Both fish and meat are consumed widely across Bengali communities regardless of whether voters are Hindu or Muslim, upper-caste or lower-caste. The BJP’s religious and dietary branding, which resonates in Uttar Pradesh or Madhya Pradesh, lands differently in a state where the culture of food is profoundly shared.

The electoral landscape: more than just fish
The fish narrative, while colourful, sits alongside more structural concerns in this election. The revision of West Bengal’s voter rolls which removed a total of 9.1 million names before polling has drawn sharp criticism from opposition parties and civil society groups who argue it disproportionately targeted minority voters. Around 2.7 million people have formally challenged their removal from the electoral register.
The BJP has never governed West Bengal. Despite strong performances in the 2019 general elections and a competitive showing in the 2021 state elections, the party has consistently fallen short against the TMC. Banerjee, a firebrand regional leader who has occasionally been discussed as a potential national-level opposition figure, has successfully resisted the BJP’s advance in the state for over a decade.
The BJP’s fish-wielding campaign strategy this time reflects both its genuine desire to close this cultural gap and its ongoing struggle to do so convincingly.
What this tells us about Indian democracy in 2026
The fish episode is, on one level, political theatre. On another, it is a window into how Indian democracy now works. Identity of linguistic, cultural, culinary, religious has become the primary terrain of electoral competition. Policy debates follow. Cultural belonging leads.

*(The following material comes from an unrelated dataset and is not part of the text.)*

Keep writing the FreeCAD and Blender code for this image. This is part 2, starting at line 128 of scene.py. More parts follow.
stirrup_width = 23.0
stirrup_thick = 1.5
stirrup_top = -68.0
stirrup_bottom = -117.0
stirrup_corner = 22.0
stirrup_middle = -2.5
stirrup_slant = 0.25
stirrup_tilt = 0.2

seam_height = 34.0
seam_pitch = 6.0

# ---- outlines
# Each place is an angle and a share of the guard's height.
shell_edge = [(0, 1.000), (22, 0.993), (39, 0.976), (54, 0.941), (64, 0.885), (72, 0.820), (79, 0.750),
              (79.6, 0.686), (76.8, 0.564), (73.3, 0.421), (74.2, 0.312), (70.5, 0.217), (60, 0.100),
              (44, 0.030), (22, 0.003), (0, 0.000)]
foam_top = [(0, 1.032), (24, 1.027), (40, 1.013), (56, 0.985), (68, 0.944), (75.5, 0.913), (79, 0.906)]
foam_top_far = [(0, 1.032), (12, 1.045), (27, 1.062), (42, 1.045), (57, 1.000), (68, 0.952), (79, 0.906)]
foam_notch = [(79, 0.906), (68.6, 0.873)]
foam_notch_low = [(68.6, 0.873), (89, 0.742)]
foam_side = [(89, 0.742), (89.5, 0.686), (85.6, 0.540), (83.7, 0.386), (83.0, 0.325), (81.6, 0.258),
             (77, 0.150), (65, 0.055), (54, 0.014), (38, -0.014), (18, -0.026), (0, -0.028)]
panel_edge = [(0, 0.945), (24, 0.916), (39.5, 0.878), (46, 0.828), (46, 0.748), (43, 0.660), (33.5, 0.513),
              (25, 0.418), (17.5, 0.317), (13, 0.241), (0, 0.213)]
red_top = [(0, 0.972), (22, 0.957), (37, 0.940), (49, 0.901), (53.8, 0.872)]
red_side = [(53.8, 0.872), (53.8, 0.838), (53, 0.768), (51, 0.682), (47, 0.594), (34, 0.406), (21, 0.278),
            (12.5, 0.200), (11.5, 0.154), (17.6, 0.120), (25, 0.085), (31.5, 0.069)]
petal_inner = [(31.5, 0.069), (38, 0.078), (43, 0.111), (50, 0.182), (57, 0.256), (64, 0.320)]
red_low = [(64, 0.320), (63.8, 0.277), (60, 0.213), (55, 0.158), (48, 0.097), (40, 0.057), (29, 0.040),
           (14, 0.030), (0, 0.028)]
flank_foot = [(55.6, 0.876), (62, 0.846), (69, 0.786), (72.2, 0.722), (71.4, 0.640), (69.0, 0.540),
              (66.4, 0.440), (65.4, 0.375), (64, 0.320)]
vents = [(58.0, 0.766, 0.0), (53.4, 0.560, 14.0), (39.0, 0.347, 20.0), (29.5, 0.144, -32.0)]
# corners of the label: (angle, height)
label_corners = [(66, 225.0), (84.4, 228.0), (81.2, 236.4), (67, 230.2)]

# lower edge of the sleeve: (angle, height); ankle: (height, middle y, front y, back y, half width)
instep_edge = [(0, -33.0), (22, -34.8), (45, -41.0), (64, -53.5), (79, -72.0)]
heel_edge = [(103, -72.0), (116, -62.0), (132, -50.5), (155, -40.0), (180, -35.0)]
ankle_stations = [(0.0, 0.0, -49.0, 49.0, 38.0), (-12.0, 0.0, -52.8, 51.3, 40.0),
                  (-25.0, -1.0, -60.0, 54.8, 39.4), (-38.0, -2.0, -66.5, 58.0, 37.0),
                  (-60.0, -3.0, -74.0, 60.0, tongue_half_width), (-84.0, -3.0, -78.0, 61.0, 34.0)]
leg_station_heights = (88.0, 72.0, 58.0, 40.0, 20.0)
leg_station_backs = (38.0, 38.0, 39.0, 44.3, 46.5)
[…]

In that contest, Mamata Banerjee holds a structural advantage. The BJP, for all its national strength, continues to campaign in Bengal as an outsider sending candidates with fish in hand to signal belonging, while the party’s own political culture in other states signals the opposite.
Whether West Bengal’s voters reward Banerjee’s fourth-term bid or decide it is time for change becomes clear on May 4. What is already clear is this: in the 2026 Bengal election, a fish swam further into Indian democracy than anyone predicted.